This is obviously a contrived example – and one could argue that updating to remove the .unwrap() would force people to consider the edition changes – but in a large codebase, the path of least resistance would be for people to remove the unwrap() and go along with their day, unaware that the std::sync::Mutex behavior has changed underneath them.

(FWIW, I also like the idea of making .lock() panic on poisoning, which could happen at an edition boundary!)

mkeeter avatar Nov 26 '25 22:11 mkeeter

It's worth noting that if lock() is changed to always panic on poisoning at an edition boundary, it should probably only do so if !std::thread::panicking(); I've seen plenty of code where PoisonErrors are always unwrapped except in a Drop impl, to avoid recursive panics causing the program to immediately abort.

One downside of making the API unconditionally panic rather than return a Result is how it effects this case, actually. If poisoning is ignored when the thread is already panicking, then the Drop implementation can witness the potentially-violated invariants. I've seen code where Drop implementations that do something not required for memory safety (i.e. updating timing data or counters or similar that are inside of a lock) just only do that action when lock() returns Ok, and skip it if the lock has already been poisoned and the Drop impl was called in the midst of unwinding. Changing the lock() API to unconditionally panic instead does make that behavior unexpressable.

hawkw avatar Nov 26 '25 22:11 hawkw

Changing the lock() API to unconditionally panic instead does make that behavior unexpressable.

We should still keep the non-panicking variant of the lock method around IMO. Just with a different name.

bjorn3 avatar Nov 26 '25 22:11 bjorn3

This will need to be discussed by the team at some point, may as well nominate it now.

@rustbot label +I-libs-api-nominated

tgross35 avatar Nov 27 '25 07:11 tgross35

it should probably only do so if !std::thread::panicking();

The situation is a bit more complicated. See https://github.com/rust-lang/rust/issues/143612

theemathas avatar Nov 27 '25 09:11 theemathas

Without poisoning you are way too likely to keep limping around without making any forward progress ever again when an essential background thread panicked.

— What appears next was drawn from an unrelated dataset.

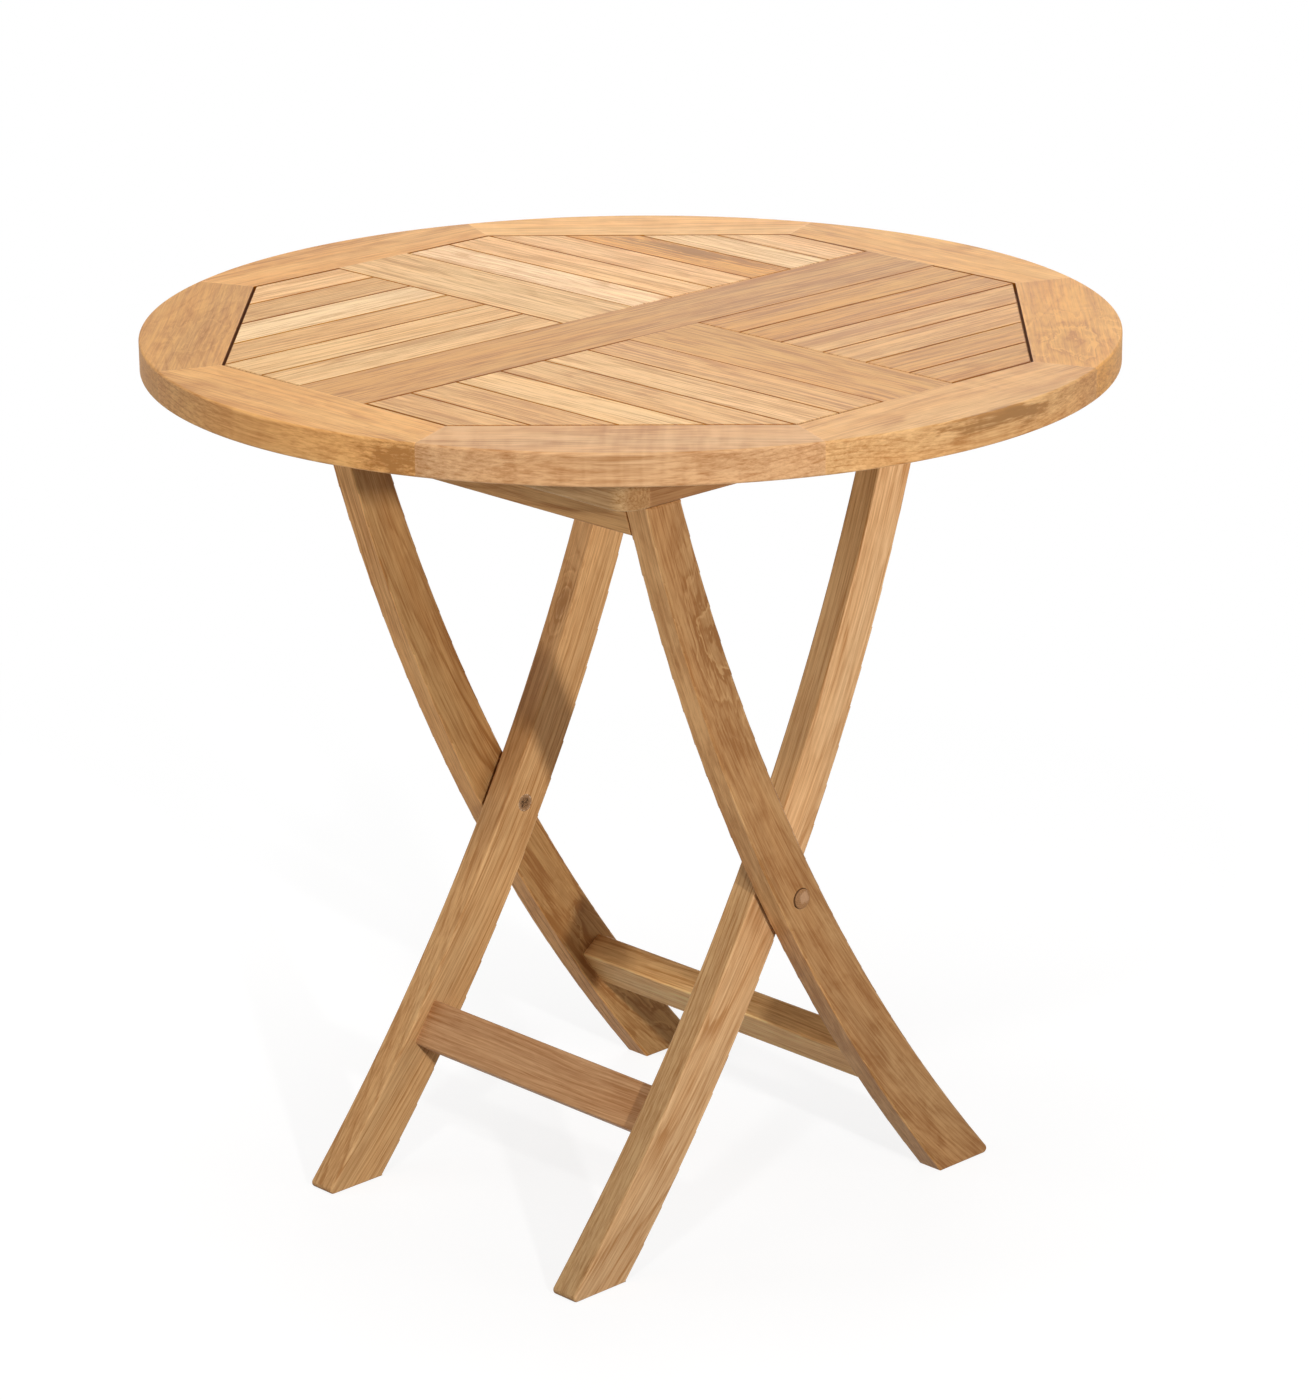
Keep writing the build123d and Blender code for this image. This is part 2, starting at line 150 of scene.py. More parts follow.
# What sets single boards apart: knots, swirls, a dark streak, and more or less figure. The keys are
# those of PLAIN_WOOD.
MARKS = {
    "rim_4": {
        "knot": (-0.276, 0.222, 0.747),
        "knot_size": 0.05,
        "knot_core": 0.1,
        "swirl": 0.2,
        "mottle": 0.55,
    },
    "rim_5": {
        "knot": (-0.376, -0.145, 0.732),
        "knot_size": 0.024,
        "knot_core": 0.5,
    },
    "rim_7": {
        "knot": (0.03, -0.4, 0.738),
        "knot_size": 0.012,
        "knot_length": 12.0,
        "knot_core": 0.75,
    },
    "rim_8": {
        "knot": (0.21, -0.3, 0.747),
        "knot_size": 0.05,
        "knot_core": 0.1,
        "figure": 0.22,
        "swirl": 0.4,
        "mottle": 0.8,
    },
    "inner_leg_left": {
        "knot": (0.057, 0.15, 0.462),
        "knot_size": 0.014,
        "knot_core": 0.3,
        "swirl": 0.4,
    },
    "outer_leg_left": {
        "knot": (0.15, 0.169, 0.085),
        "knot_size": 0.03,
        "knot_length": 4.0,
        "knot_core": 0.15,
        "swirl": 0.6,
        "figure": 0.95,
        "rings": 0.007,
        "streaks": 0.45,
        "mottle": 1.0,
    },
    "slat_rear_4": {
        "knot": (0.214, 0.155, 0.747),
        "knot_size": 0.024,
        "knot_length": 6.0,
        "knot_core": 0.75,
        "swirl": 0.4,
    },
    "outer_leg_right": {
        "knot": (-0.096, -0.195, 0.546),
        "knot_size": 0.03,
        "knot_core": 0.0,
        "swirl": 0.7,
        "figure": 0.3,
        "streaks": 0.35,
        "fine": 1.0,
        "mottle": 1.9,
    },
}


def display_colour(rgb):
    """Linear colour with alpha, from a display colour of 0 to 255."""
    linear = []
    for value in rgb:
        share = value / 255
        linear.append(share / 12.92 if share <= 0.04045 else ((share + 0.055) / 1.055) ** 2.4)
    return (*linear, 1)


# ---------------------------------------------------------------- shader building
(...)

I've also heard of (haven't personally seen) situations where poisoning does the opposite, putting the program into a permanent bad state when it would've been fine otherwise. Consider a service that spawns a thread for each connection and never joins them. If one request panics while it happens to hold an important lock, poisoning could cause ~all requests after that to panic. Then the service would be failing all requests until some watchdog happened to notice and reboot it. I think @mitsuhiko had a story about this somewhere.

oconnor663 avatar Nov 28 '25 01:11 oconnor663

There are some existing discussions about the future of UnwindSafe which is related to poisoning. IIUC, part of the reason why poisoning exists is to make Mutex: RefUnwindSafe, see docs of UnwindSafe. XRef: https://github.com/rust-lang/libs-team/issues/273 (cc @m-ou-se) and https://github.com/rust-lang/rfcs/pull/2871 (cc @Diggsey)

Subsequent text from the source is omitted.